* _Task requirements_: Make an exact copy of the entries below.

/---

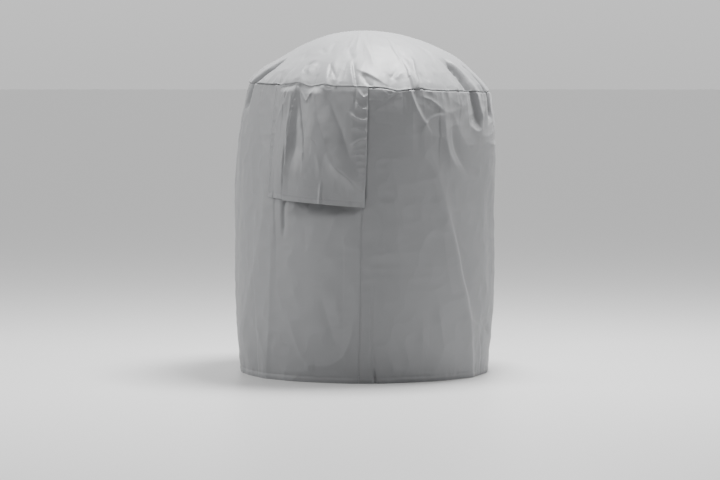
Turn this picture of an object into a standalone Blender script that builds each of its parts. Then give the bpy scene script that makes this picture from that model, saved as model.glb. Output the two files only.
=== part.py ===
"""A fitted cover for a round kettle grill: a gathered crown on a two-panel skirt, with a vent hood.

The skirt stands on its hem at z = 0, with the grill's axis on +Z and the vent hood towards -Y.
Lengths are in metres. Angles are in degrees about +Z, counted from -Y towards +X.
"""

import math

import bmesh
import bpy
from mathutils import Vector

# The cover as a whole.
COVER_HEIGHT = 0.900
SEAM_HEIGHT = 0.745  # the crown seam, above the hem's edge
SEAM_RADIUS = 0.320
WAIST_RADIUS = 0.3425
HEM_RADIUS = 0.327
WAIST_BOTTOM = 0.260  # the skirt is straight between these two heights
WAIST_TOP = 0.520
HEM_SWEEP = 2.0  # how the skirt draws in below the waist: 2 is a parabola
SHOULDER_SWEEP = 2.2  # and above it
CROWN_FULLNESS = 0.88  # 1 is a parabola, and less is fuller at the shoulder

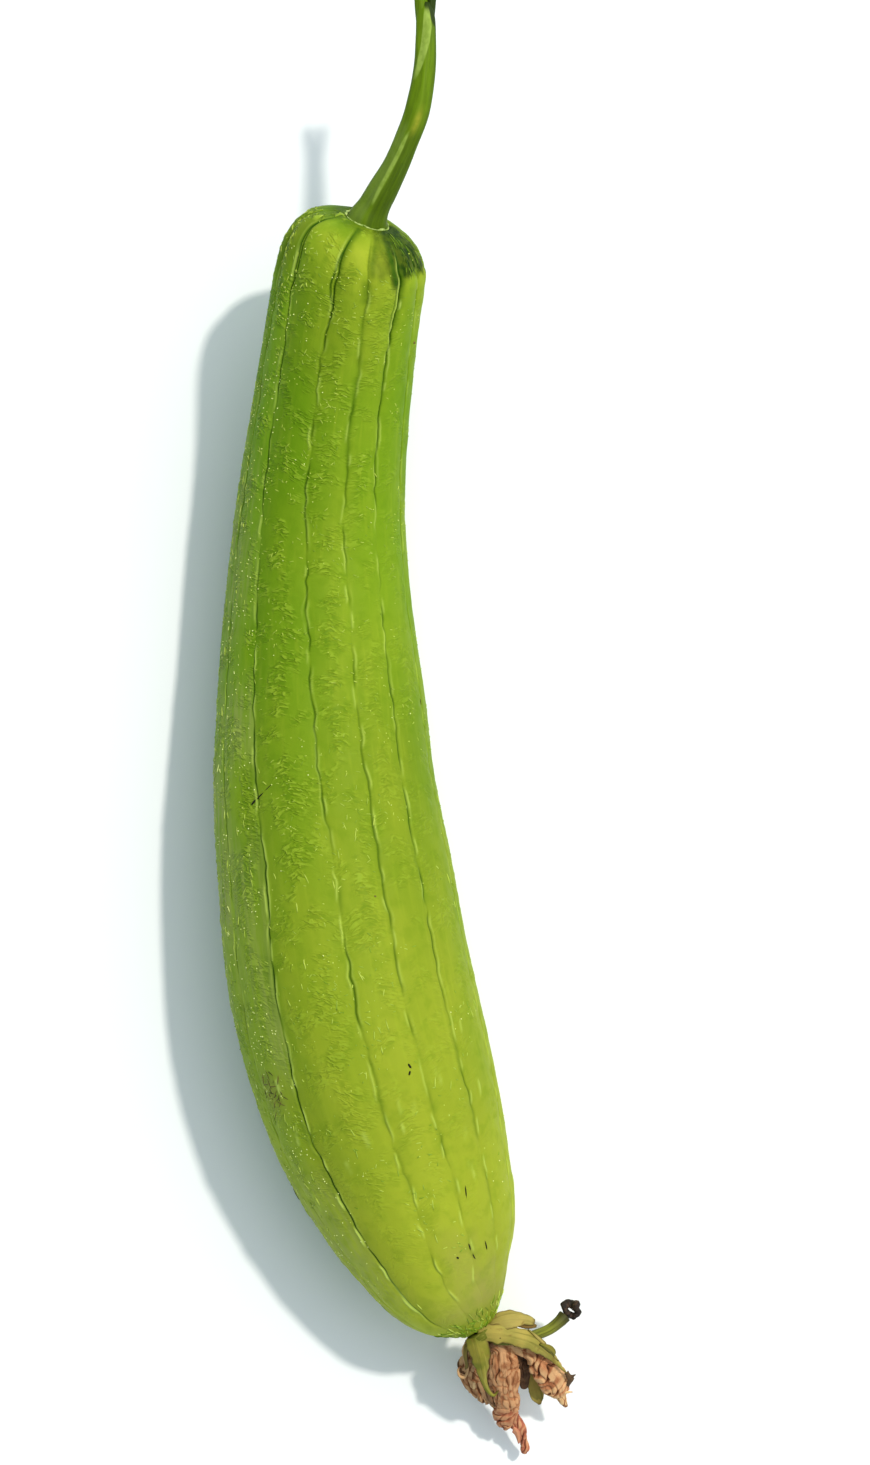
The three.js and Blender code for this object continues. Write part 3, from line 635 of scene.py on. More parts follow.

\---

* _Answer to this exercise_:
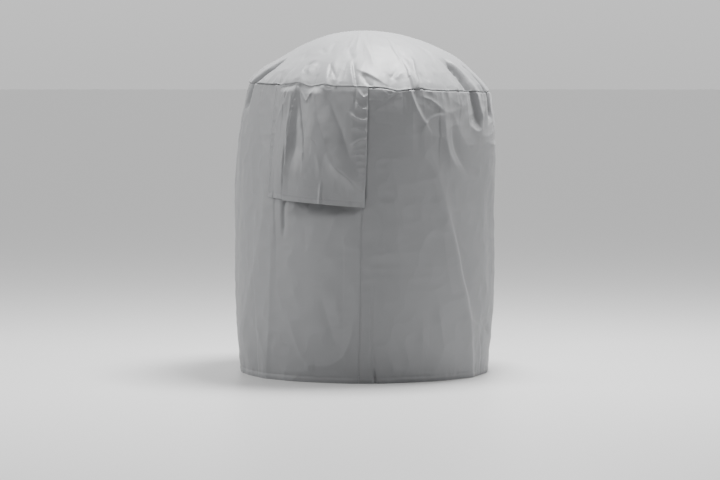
Turn this picture of an object into a standalone Blender script that builds each of its parts. Then give the bpy scene script that makes this picture from that model, saved as model.glb. Output the two files only.
=== part.py ===
"""A fitted cover for a round kettle grill: a gathered crown on a two-panel skirt, with a vent hood.

The skirt stands on its hem at z = 0, with the grill's axis on +Z and the vent hood towards -Y.
Lengths are in metres. Angles are in degrees about +Z, counted from -Y towards +X.
"""

import math

import bmesh
import bpy
from mathutils import Vector

# The cover as a whole.
COVER_HEIGHT = 0.900
SEAM_HEIGHT = 0.745  # the crown seam, above the hem's edge
SEAM_RADIUS = 0.320
WAIST_RADIUS = 0.3425
HEM_RADIUS = 0.327
WAIST_BOTTOM = 0.260  # the skirt is straight between these two heights
WAIST_TOP = 0.520
HEM_SWEEP = 2.0  # how the skirt draws in below the waist: 2 is a parabola
SHOULDER_SWEEP = 2.2  # and above it
CROWN_FULLNESS = 0.88  # 1 is a parabola, and less is fuller at the shoulder

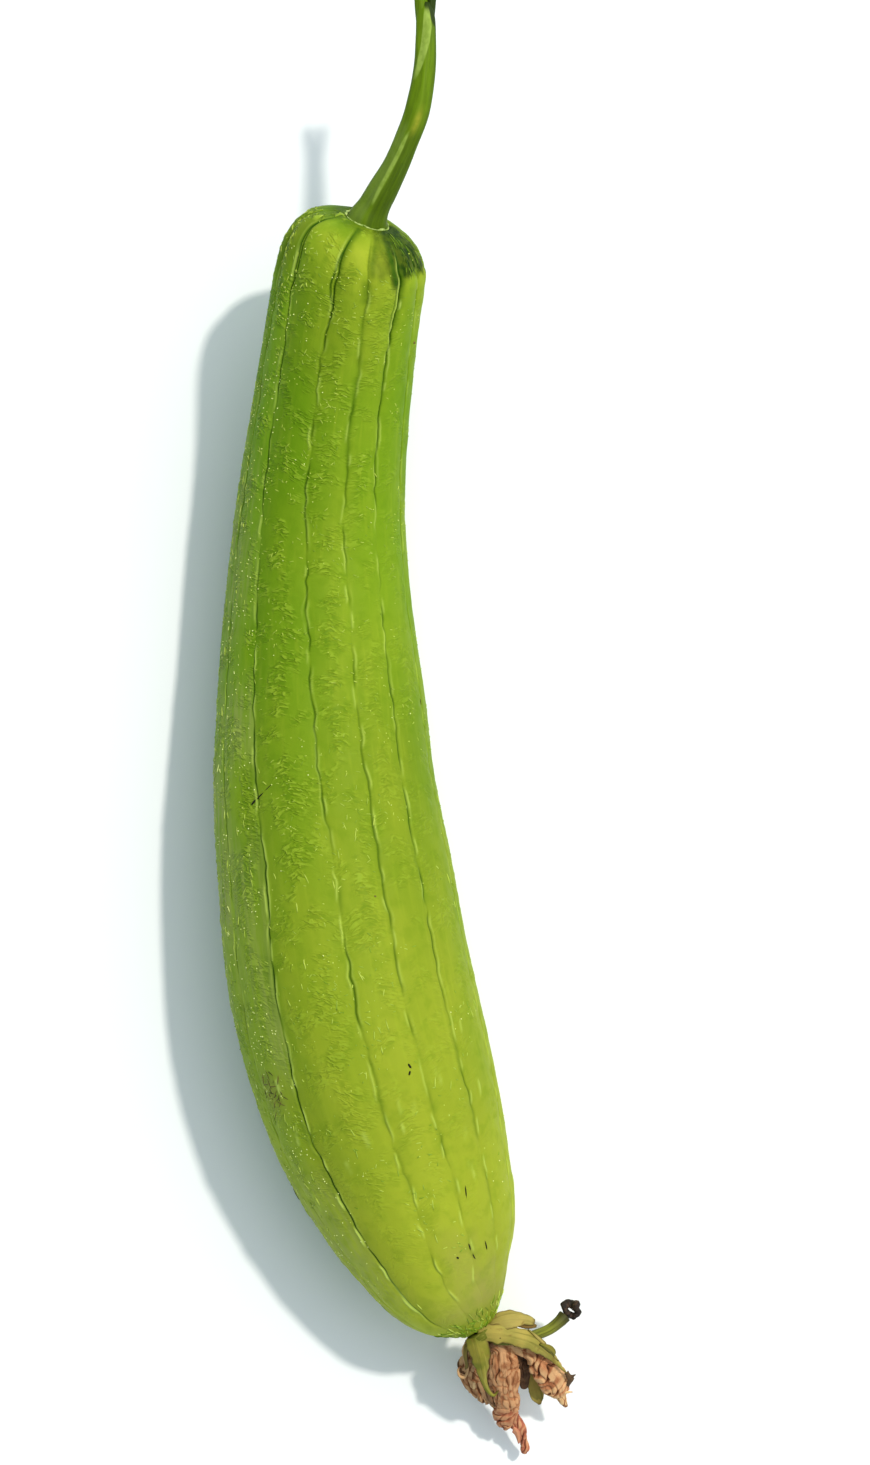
The three.js and Blender code for this object continues. Write part 3, from line 635 of scene.py on. More parts follow.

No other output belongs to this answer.